OMA/KOO win UIC’s Center for the Arts design competition

The team of OMA and KOO LLC has been named the winner of a competition to design a proposed “Center for the Arts” on the UIC campus. All images provided by OMA and KOO.

The team of OMA and KOO LLC has been named the winner of an international competition to design an innovative “Center for the Arts” on the University of Illinois at Chicago campus that will serve as a gateway between UIC and the world and as a destination for innovative arts and cultural production.

The OMA/KOO project was one of three proposals chosen as finalists for the center that was shared with university leaders and the campus last month. The teams of finalists, including Johnston Marklee/UrbanWorks and Morphosis/STL, were tasked with producing compelling designs that not only represent the innovative work of the schools in the College of Architecture, Design, and the Arts, or CADA, but also contribute to UIC’s distinctive mission as an urban public university that seeks to be a leader both in research and in educating a diverse student body.

Overall section of proposed project.

“We were fortunate to have three spectacular proposals, but OMA/KOO’s is exemplary in the way it provides physical and visual access to each stage of the dynamic process of creative production, reinforcing UIC’s mission to share knowledge with the broader world,” said Walter Benn Michaels, interim dean of CADA. “This design both creates a central space for thinking and making and provides a vivid image of the innovative work of the schools of the college. Practically speaking, it also provides a highly flexible phasing strategy.”

The center will be located on the northwest corner of UIC’s east side of campus at Halsted and Harrison streets in a currently vacant location known as Harrison Field. Visible from the three expressways as well as from downtown Chicago, and accessible from the CTA’s revamped UIC/Halsted Blue Line station, the OMA/KOO building will be a prominent landmark that bridges the West Loop and campus.

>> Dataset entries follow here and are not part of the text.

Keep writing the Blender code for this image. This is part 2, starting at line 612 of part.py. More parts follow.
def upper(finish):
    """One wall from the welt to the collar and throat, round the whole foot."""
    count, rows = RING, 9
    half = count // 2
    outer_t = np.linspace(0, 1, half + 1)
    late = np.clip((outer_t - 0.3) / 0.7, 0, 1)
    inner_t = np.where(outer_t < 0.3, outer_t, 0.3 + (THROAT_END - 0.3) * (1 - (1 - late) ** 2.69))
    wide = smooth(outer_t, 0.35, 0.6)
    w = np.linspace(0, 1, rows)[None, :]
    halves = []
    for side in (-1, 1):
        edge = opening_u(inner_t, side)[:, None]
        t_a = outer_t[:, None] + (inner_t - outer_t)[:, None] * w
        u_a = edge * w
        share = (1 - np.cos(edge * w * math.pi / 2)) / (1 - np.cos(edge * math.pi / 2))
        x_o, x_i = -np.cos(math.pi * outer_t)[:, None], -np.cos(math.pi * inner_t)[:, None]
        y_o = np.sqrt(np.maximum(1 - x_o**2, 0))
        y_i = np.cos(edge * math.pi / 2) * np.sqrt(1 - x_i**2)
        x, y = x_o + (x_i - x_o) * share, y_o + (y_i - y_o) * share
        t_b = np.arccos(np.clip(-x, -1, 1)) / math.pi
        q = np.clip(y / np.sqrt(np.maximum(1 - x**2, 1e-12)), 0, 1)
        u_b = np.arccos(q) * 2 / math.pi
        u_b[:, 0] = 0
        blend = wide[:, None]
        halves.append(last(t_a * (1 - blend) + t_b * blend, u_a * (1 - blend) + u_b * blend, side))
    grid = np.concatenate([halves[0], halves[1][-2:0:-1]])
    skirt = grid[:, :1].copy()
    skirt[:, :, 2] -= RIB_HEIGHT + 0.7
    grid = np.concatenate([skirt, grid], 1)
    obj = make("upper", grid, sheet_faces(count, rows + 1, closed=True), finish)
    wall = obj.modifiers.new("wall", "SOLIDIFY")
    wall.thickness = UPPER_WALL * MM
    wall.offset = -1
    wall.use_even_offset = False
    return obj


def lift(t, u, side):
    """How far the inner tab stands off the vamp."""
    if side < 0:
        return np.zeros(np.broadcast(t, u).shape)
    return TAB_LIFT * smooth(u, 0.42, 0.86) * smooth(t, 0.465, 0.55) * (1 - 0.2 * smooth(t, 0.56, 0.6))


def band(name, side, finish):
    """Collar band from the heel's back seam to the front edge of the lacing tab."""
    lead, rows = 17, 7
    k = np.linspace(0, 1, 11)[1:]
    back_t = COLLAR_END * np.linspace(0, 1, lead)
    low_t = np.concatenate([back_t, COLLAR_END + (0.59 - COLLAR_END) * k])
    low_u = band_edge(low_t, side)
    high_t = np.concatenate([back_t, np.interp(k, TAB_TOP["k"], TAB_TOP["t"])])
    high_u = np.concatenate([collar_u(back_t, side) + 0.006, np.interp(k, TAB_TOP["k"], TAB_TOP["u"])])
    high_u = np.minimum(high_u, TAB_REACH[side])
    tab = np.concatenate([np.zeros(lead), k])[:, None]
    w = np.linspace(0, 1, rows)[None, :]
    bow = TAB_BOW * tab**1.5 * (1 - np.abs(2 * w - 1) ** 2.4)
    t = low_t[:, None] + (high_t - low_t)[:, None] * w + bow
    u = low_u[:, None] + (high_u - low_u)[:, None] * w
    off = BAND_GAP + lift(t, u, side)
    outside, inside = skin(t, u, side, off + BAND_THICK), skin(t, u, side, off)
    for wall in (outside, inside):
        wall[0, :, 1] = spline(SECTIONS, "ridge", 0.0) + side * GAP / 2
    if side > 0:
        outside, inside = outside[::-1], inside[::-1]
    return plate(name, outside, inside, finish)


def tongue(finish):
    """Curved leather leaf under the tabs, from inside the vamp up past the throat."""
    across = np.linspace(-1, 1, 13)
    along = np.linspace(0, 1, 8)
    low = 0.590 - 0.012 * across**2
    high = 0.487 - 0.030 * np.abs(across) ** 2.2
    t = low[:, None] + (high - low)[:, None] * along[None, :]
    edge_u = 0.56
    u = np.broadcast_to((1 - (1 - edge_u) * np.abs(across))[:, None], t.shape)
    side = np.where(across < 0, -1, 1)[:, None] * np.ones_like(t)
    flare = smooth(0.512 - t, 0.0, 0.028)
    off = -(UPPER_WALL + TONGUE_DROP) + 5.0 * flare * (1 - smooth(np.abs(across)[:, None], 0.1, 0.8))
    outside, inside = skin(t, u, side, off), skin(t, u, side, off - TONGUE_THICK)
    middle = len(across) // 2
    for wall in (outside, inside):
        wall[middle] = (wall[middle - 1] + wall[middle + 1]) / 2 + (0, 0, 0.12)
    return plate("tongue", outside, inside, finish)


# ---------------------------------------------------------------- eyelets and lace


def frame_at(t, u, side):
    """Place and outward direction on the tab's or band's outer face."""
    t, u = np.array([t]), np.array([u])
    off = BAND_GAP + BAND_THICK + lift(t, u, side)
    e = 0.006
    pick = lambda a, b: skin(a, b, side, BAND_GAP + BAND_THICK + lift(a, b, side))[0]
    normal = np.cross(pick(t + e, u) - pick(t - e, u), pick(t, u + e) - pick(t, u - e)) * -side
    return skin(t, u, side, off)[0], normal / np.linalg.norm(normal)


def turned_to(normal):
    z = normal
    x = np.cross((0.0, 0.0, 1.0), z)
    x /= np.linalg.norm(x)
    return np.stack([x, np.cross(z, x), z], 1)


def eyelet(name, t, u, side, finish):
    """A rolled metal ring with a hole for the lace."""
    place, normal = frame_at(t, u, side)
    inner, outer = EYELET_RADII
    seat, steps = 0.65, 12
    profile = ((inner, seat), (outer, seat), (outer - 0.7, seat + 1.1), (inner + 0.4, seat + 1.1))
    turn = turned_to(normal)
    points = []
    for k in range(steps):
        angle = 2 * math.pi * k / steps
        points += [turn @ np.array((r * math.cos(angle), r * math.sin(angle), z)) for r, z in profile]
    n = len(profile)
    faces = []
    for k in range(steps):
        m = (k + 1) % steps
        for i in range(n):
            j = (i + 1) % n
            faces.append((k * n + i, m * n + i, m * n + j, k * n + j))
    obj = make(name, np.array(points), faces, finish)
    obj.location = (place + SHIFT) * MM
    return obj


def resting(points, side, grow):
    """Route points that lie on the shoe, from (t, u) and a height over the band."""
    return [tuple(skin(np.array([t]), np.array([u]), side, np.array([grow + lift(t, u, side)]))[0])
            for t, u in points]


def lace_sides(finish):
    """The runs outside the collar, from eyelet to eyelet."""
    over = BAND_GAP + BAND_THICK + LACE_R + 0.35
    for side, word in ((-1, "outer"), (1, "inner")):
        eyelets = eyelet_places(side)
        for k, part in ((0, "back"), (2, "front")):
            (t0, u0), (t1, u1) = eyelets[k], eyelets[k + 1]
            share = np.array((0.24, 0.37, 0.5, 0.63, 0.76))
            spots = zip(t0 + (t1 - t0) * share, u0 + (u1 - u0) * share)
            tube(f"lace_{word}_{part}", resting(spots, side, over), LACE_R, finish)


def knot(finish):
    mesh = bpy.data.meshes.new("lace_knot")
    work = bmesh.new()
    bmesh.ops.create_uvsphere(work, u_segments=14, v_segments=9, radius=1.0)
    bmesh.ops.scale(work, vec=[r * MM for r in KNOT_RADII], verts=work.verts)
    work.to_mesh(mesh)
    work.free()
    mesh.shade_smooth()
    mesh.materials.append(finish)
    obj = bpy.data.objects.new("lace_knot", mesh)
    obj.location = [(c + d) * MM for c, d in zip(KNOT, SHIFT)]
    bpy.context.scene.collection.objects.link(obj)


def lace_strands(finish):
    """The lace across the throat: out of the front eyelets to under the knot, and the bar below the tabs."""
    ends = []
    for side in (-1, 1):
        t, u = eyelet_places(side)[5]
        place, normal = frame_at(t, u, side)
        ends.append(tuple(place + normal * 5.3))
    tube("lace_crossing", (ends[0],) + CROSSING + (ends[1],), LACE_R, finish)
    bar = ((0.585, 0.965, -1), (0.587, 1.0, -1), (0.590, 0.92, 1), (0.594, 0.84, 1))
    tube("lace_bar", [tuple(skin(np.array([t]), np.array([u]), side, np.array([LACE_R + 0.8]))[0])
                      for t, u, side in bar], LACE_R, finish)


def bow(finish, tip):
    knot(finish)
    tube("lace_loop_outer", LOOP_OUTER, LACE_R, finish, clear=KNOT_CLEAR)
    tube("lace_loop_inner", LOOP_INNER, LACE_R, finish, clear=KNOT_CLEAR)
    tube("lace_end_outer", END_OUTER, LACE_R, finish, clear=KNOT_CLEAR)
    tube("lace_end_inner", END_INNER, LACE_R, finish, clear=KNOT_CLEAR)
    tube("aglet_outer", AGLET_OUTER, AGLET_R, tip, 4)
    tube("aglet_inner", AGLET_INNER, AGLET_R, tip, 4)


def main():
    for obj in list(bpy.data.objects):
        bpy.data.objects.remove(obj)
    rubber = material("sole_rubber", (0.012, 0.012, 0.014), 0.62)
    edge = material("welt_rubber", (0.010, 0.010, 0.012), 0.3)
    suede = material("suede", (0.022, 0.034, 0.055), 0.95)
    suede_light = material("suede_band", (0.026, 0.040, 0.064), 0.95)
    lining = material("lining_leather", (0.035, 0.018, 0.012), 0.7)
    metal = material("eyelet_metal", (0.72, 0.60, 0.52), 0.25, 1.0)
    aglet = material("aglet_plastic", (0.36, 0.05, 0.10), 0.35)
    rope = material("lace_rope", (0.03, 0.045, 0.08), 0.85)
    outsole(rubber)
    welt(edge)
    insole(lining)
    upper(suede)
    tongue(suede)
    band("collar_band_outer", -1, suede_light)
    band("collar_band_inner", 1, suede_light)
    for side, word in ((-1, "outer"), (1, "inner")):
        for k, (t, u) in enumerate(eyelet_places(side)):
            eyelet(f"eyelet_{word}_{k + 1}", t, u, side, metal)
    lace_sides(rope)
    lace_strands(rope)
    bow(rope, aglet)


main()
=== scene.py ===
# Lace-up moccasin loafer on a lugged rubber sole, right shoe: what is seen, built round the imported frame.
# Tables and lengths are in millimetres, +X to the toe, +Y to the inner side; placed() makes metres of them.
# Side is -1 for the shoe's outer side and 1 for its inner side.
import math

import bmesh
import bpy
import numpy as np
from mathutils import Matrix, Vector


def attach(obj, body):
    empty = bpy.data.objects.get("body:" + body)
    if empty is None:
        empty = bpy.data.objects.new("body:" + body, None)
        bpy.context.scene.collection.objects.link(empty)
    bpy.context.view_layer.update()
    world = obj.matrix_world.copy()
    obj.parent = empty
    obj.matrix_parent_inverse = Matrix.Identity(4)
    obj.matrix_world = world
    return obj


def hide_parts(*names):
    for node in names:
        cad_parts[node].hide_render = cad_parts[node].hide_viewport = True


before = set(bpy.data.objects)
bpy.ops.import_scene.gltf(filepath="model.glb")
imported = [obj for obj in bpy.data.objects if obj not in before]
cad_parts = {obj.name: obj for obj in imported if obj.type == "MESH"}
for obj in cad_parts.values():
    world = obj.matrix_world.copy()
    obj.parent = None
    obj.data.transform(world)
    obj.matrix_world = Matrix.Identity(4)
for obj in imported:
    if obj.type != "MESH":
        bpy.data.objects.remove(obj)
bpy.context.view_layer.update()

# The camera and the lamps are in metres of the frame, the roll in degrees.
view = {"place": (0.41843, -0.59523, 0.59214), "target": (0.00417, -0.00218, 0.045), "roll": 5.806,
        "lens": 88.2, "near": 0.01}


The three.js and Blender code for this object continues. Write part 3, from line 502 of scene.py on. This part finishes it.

Shohei Shigematsu, a partner of New York-based OMA, said the design was inspired by the campus’ original designer, Walter Netsch, by reinterpreting his principles to conceive “a unique flexibility” for the concert hall.

Interior view of proposed concert hall.

“We are honored to be awarded this project that will serve as a new cultural anchor for the students of UIC and the city of Chicago. Our design focuses on fostering dialogue between performance and the public — the new building will be a connector between the city and UIC’s urban campus,” Shigematsu said. “In collaboration with the College of Architecture, Design, and the Arts and the School of Theatre and Music, we hope to create an openness and extreme accessibility by introducing a new platform for the diverse activities of UIC.”

As a public, urban hub for performance and gathering, and a home for the School of Theatre and Music, the project required an 88,000-square-foot building with a 500-seat vineyard-style concert hall and a 270-seat flexible mainstage theater, as well as instrumental and choral rehearsal halls and theater production shops. Also included are supporting facilities, a donor lounge, a small café/jazz club and exhibition space.

Interior view of proposed theatre.

OMA/KOO’s concept design proposes two towers: a student tower that faces the campus and opens to a performance park along the Peoria Street bridge, and a public tower that looks to the cityscape and opens to a Phase One screening plaza along Halsted Street. Large ramps flow from the street to an “accessible topography of performances” on the second level, connecting the outdoor and indoor performances spaces, including the concert hall between the towers, and the Phase Two mainstage theatre on Halsted Street. Production spaces line Harrison Street on the ground floor.

The center has a translucent, tent-like roof with embedded photovoltaics that stretches from and between the towers, covering the concert hall and the mainstage theatre. The colors of the performance space volumes would shine through the translucent areas.

Jackie Koo, founder of KOO, said feedback from the users during a midterm project review was helpful in guiding their design. She said she was particularly impressed with the “high level” of architectural thinking she found in the work of the other proposals.

Night view of proposed external “Center for the Arts.”

“It is a great honor both as an UIC alumna and as an architect practicing in Chicago to be part of such an important cultural project,” Koo said. “We wanted our design to transparently showcase the pedagogy of CADA and how UIC is a school that succeeds at educating future creative leaders while being accessible to all.”

The three finalists were chosen from an international pool of 36 teams that responded to a public request for qualifications. The final decision by the selection committee was reached in consultation with university, college and school leadership.

The selection committee consisted of William Bradford, AIA, associate director of the Office of Capital Planning and Project Management at UIC; Judith De Jong, RA, associate dean of CADA; Fernando Howell, director of the Office of Capital Planning and Project Management at UIC; Qu Kim, RA, assistant director of construction capital programs for the University of Illinois System; John Syvertson, FAIA, member of the UIC Design Review Committee; and David Taeyaerts, AIA, UIC campus architect.

Currently, university and CADA officials are in the process of raising the anticipated $94.5 million construction budget through private and public funds.